Bill Moran wrote:
> In order to recalculate the parity, it has to have data from all disks. Thus,
> if you have 4 disks, it has to read 2 (the unknown data blocks included in
> the parity calculation) then write 2 (the new data block and the new
> parity data) Caching can help some, but if your data ends up being any
> size at all, the cache misses become more frequent than the hits. Even
> when caching helps, you max speed is still only the speed of a single
> disk.
>
If you have 4 disks, it can do either:
1) Read the old block, read the parity block, XOR the old block with
the parity block and the new block resulting in the new parity block,
write both the new parity block and the new block.
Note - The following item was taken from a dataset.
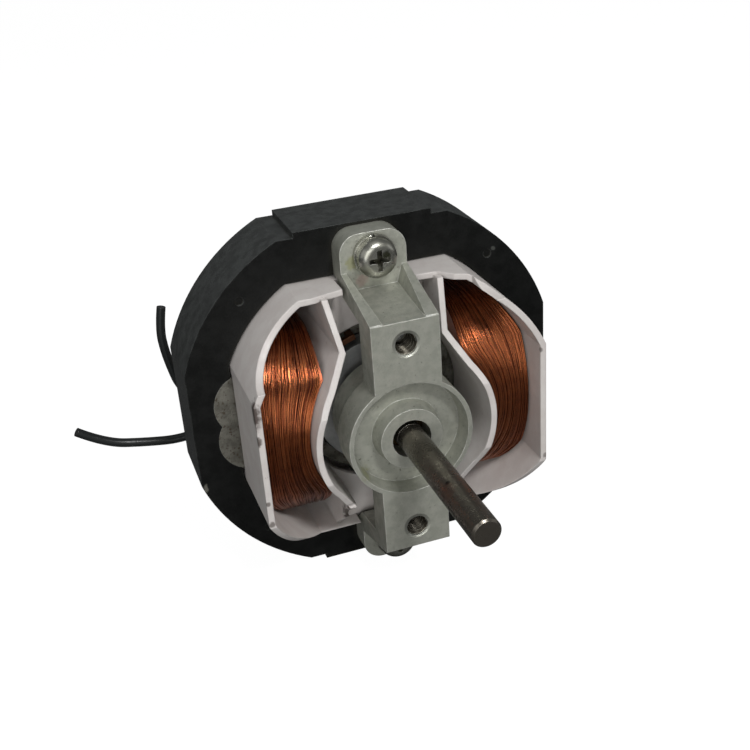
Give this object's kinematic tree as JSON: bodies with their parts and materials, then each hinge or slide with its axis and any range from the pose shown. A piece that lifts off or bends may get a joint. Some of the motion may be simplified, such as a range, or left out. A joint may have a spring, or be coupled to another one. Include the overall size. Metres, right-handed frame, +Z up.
{
  "type": "shaded pole motor",
  "caption": "Open-frame shaded pole motor: black laminated yoke, two copper coils on white bobbins, die-cast end brackets with tapped holes and a long plain shaft.",
  "frame": {"origin": "on the shaft axis, in the plane of the two tapped mounting faces of the front bracket", "axes": "+Y along the shaft from its free end towards the motor, +Z up from the bottom pad of the yoke to the top pad, +X to the right seen from the shaft end"},
  "size_m": [0.0897, 0.0859, 0.068],
  "materials": {
    "yoke_black": "matt black paint over stacked steel sheets, worn to dark grey at the rim",
    "core_steel": "bare stamped steel sheets, dull grey",
    "shading_copper": "bare copper strip, dull",
    "bobbin_nylon": "white moulded nylon, slightly pinkish grey, scorched specks at the edges",
    "winding_enamel": "fine copper wire under brown-red enamel",
    "rotor_steel": "stacked steel sheets, turned outside",
    "cage_aluminium": "cast aluminium, dull",
    "shaft_steel": "ground steel, dark with handling marks",
    "collar_plastic": "dark moulded plastic",
    "thrust_fibre": "brown pressed fibre",
    "bracket_casting": "die-cast light alloy, matt grey with polished edges",
    "bush_bronze": "oil-soaked sintered bronze",
    "oil_felt": "oil-soaked wool felt",
    "clip_steel": "spring steel sheet",
    "screw_zinc": "zinc plated steel, slightly tarnished",
    "sleeve_black": "black sleeving",
    "lead_black": "black insulated lead, satin"
  },
  "bodies": {
    "stator": {"stator_yoke": "yoke_black", "stator_core": "core_steel", "shading_ring_left_wide": "shading_copper", "shading_ring_left_narrow": "shading_copper", "shading_ring_right_wide": "shading_copper", "shading_ring_right_narrow": "shading_copper", "bobbin_left": "bobbin_nylon", "bobbin_right": "bobbin_nylon", "winding_left": "winding_enamel", "winding_right": "winding_enamel", "front_bracket": "bracket_casting", "rear_bracket": "bracket_casting", "front_bush": "bush_bronze", "rear_bush": "bush_bronze", "front_felt": "oil_felt", "rear_felt": "oil_felt", "front_clip": "clip_steel", "rear_clip": "clip_steel", "screw_top": "screw_zinc", "screw_bottom": "screw_zinc", "spring_washer_top": "screw_zinc", "spring_washer_bottom": "screw_zinc", "splice_sleeve_upper": "sleeve_black", "splice_sleeve_lower": "sleeve_black", "lead_upper": "lead_black", "lead_lower": "lead_black"},
    "rotor": {"shaft": "shaft_steel", "rotor_core": "rotor_steel", "rotor_cage": "cage_aluminium", "front_collar": "collar_plastic", "rear_collar": "collar_plastic", "front_thrust_washer": "thrust_fibre", "rear_thrust_washer": "thrust_fibre"}
  },
  "joints": [
    {"name": "rotor_spin", "type": "hinge", "parent": "stator", "child": "rotor", "pos_m": [0, 0.026, 0], "axis": [0, -1, 0], "continuous": true}
  ]
}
2) Read the two unknown blocks, XOR with the new block resulting in
the new parity block, write both the new parity block and the new block.
You are emphasizing 2 - but the scenario is also overly simplistic.
Imagine you had 10 drives on RAID 5. Would it make more sense to read 8
blocks and then write two (option 2, and the one you describe), or read
two blocks and then write two (option 1). Obviously, if option 1 or
option 2 can be satisfied from cache, it is better to not read at all.
I note that you also disagree with Dave, in that you are not claiming it
performs consistency checks on read. No system does this as performance
would go to the crapper.
Cheers,
mark
--
Mark Mielke <mark@mielke.cc>